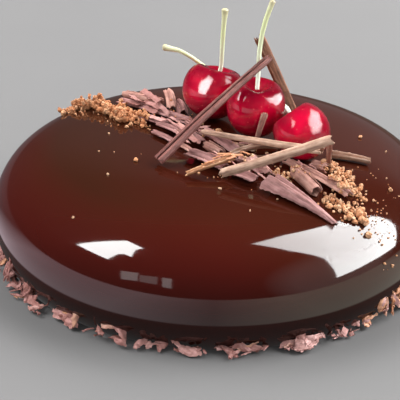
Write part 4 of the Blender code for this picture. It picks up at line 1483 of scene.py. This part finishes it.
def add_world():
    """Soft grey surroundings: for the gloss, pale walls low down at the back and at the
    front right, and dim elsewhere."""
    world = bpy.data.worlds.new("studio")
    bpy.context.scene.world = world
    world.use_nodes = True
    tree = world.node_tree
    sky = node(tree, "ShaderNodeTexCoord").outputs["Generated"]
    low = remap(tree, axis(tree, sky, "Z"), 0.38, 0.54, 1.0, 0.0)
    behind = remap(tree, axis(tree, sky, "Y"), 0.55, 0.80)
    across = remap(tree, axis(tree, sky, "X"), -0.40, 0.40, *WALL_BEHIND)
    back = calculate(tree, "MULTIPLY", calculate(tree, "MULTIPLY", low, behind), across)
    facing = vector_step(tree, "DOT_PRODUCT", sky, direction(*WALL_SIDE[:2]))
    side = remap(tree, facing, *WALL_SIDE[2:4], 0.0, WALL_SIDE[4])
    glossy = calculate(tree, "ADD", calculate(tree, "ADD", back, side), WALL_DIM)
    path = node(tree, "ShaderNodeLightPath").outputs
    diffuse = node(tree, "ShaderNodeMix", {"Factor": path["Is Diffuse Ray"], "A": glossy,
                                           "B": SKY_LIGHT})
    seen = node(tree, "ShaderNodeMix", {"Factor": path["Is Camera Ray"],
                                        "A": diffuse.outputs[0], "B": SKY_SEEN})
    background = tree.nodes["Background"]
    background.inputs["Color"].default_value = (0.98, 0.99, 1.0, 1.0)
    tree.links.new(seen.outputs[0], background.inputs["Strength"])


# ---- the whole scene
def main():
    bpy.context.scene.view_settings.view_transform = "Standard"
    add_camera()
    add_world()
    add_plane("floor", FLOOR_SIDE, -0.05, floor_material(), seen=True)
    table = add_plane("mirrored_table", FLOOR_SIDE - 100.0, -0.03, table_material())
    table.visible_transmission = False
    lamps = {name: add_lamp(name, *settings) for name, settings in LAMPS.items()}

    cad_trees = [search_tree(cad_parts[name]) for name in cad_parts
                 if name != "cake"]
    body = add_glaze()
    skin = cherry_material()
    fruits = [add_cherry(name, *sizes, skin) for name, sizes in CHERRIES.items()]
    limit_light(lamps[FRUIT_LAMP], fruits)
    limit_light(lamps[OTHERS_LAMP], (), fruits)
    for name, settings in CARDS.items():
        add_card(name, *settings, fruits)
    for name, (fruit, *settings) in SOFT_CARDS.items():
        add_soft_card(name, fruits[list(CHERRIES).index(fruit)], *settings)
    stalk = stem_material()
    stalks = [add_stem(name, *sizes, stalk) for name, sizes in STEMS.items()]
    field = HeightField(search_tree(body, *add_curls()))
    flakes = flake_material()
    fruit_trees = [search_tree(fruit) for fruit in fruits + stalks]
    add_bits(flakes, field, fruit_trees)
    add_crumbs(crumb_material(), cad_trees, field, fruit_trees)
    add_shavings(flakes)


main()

_ _ _ _ _ _ _

DIRECTION:
Go through the listing above and pull out each line containing the word "scene".

TASK SOLUTION:
Write part 4 of the Blender code for this picture. It picks up at line 1483 of scene.py. This part finishes it.
    bpy.context.scene.world = world
# ---- the whole scene
    bpy.context.scene.view_settings.view_transform = "Standard"